Source excerpt:
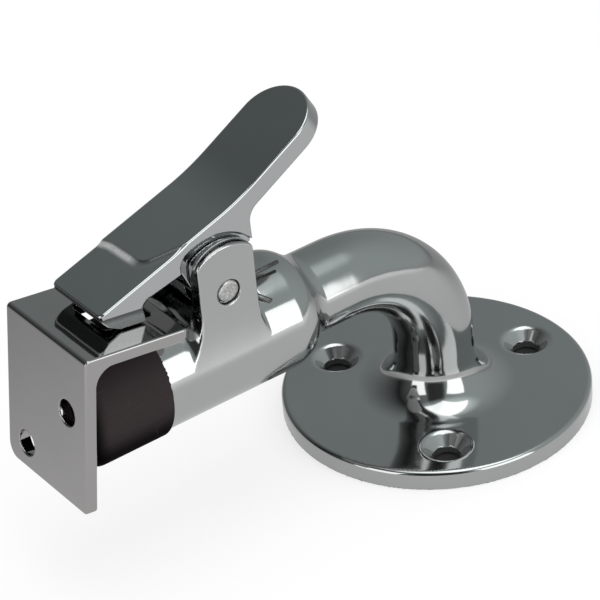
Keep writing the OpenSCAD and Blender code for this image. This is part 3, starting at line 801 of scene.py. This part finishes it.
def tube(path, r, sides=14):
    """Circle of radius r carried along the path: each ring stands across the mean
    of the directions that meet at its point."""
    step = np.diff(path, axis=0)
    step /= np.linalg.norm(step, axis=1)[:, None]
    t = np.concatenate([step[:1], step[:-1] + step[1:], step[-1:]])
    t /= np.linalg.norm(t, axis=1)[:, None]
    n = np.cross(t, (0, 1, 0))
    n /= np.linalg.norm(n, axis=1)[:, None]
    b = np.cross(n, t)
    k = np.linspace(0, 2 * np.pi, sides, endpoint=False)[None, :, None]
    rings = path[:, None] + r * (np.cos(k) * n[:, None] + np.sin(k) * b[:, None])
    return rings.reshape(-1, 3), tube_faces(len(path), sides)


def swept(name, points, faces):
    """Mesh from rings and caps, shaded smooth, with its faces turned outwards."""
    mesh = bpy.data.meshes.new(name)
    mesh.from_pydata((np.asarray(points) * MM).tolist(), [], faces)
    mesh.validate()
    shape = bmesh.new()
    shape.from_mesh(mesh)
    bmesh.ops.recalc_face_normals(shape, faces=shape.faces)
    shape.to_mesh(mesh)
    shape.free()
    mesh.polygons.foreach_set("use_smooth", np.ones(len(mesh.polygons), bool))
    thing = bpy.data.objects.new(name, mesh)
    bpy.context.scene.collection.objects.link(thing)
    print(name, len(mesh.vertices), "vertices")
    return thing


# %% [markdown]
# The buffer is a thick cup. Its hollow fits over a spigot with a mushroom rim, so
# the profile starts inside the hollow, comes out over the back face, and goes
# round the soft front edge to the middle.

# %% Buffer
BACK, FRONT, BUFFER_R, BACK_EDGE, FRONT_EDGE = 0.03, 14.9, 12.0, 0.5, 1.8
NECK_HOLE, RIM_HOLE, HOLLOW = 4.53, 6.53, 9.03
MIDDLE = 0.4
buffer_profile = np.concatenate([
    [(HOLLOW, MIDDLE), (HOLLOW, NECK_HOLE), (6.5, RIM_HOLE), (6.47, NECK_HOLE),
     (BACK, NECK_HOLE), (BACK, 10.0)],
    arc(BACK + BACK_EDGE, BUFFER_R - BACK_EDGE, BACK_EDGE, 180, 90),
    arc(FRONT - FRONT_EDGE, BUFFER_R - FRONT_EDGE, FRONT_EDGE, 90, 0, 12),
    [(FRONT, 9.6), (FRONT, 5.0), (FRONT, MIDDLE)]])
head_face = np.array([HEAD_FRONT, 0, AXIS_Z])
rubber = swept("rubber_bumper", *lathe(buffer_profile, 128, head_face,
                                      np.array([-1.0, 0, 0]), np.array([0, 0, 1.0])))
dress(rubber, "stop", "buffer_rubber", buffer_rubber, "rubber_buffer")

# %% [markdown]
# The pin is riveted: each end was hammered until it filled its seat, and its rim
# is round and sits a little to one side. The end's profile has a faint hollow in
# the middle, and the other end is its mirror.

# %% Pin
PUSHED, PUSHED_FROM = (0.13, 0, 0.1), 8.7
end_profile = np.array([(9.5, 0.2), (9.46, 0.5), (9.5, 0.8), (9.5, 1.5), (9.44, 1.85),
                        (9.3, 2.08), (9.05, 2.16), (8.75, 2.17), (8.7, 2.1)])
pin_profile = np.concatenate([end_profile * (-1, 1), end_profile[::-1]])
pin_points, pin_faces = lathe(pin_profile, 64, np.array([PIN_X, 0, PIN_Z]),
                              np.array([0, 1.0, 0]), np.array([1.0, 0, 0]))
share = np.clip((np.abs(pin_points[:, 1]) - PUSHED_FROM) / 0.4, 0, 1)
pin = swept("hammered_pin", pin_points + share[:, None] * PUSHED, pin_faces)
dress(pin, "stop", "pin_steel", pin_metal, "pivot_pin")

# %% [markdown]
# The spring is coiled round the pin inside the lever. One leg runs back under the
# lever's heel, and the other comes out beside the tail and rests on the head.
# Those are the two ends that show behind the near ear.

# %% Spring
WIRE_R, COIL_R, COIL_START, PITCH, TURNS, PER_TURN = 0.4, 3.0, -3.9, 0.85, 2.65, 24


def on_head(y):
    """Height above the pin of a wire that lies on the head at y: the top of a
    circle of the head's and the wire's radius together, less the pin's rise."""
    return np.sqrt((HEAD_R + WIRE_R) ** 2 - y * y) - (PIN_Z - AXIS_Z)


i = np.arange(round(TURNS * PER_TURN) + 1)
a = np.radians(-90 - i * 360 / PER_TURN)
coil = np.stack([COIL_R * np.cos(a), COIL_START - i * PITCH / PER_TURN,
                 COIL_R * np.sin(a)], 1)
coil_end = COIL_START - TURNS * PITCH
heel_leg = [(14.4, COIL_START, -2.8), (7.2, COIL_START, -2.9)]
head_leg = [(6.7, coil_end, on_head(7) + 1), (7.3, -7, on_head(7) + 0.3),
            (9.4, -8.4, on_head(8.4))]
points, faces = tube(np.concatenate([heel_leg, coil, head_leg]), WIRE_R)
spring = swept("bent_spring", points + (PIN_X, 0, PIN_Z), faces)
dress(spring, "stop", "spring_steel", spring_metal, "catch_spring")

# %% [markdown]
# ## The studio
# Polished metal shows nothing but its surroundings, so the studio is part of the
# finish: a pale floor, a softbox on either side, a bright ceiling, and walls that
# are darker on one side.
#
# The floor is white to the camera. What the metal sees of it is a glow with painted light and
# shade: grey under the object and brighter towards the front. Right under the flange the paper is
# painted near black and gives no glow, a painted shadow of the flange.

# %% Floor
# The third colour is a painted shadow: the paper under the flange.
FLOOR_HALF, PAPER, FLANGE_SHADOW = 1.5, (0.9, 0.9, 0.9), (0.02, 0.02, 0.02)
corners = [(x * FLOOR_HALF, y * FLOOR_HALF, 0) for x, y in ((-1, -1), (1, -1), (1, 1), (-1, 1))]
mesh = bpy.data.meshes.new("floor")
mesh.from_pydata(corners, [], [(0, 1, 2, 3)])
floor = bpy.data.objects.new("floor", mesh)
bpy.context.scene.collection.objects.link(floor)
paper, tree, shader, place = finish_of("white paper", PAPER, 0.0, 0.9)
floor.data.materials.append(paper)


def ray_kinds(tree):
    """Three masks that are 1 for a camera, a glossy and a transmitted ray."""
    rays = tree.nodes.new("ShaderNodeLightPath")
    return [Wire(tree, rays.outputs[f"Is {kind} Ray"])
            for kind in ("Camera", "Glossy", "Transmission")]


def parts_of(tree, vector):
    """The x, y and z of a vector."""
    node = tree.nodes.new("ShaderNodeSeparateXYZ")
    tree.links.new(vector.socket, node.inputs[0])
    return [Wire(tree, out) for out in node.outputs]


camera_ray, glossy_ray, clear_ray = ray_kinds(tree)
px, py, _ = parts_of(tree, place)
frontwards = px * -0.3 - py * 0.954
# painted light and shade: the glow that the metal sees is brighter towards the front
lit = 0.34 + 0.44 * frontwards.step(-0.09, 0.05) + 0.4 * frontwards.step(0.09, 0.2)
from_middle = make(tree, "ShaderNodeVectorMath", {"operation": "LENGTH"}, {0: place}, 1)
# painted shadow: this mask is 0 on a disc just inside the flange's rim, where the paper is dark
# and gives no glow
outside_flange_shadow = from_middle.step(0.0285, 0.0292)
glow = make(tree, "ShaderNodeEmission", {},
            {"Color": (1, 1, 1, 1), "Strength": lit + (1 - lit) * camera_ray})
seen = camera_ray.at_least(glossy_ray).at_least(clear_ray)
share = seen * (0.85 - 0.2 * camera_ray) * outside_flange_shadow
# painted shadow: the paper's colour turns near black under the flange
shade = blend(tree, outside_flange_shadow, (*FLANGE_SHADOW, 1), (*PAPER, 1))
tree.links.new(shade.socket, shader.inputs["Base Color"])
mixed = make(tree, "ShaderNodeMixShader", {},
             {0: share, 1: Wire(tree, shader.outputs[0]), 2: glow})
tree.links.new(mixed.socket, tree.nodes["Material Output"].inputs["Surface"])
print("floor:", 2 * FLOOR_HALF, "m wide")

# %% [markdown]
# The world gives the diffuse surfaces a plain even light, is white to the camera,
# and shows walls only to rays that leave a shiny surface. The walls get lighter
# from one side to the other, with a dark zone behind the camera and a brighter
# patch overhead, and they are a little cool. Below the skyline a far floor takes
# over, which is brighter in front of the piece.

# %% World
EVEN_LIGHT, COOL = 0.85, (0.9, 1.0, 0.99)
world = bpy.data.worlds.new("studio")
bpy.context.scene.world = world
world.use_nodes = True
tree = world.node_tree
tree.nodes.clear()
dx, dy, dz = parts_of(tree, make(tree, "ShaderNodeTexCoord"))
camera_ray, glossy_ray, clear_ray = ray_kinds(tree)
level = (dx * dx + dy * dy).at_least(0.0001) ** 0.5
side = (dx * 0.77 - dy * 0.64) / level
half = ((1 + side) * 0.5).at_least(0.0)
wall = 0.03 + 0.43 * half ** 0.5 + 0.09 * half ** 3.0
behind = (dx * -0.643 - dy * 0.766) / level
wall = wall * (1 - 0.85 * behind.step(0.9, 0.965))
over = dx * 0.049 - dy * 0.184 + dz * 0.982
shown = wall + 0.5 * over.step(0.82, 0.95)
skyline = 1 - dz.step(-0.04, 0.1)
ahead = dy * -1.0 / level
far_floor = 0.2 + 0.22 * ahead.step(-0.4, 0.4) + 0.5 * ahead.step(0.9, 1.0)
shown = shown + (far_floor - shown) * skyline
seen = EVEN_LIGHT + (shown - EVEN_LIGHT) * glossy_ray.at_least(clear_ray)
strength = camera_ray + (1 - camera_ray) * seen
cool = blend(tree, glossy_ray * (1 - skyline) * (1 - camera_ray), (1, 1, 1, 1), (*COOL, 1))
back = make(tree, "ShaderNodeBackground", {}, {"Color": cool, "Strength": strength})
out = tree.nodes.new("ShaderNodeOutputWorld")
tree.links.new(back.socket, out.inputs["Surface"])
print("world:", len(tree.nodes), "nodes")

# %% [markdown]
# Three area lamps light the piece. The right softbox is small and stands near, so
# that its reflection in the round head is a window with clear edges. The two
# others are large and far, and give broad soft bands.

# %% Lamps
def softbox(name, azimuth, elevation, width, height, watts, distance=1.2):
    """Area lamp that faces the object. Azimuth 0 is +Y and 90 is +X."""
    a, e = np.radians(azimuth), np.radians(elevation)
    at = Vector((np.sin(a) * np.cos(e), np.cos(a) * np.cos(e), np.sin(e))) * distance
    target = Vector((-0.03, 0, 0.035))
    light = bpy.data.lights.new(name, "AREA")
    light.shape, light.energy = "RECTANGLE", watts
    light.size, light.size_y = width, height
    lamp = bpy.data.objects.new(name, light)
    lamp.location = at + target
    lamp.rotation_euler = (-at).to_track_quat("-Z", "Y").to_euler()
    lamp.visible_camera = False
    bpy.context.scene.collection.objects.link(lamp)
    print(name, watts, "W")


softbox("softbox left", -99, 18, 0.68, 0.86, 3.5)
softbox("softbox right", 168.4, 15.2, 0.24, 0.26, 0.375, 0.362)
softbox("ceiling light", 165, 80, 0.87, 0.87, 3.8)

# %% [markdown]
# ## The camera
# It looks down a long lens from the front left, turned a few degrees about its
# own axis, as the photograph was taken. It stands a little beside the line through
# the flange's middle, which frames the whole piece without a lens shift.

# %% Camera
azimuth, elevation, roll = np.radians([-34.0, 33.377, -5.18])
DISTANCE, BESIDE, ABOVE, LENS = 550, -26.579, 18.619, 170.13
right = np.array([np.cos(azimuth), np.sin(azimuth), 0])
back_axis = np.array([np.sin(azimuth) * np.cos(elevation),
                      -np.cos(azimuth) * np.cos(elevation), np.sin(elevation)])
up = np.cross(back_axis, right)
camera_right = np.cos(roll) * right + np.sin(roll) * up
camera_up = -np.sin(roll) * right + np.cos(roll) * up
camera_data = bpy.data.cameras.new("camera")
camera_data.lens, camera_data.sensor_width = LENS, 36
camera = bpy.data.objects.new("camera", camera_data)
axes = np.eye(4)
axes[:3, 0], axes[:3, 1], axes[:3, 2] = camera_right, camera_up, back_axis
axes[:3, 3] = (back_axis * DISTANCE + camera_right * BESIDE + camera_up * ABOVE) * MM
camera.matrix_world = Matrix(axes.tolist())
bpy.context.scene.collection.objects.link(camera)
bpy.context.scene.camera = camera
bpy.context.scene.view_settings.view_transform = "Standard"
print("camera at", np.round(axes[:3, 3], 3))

Challenge: Determine how many lines of the data contain "scene" and give nothing but that number.

Response for this exercise: 8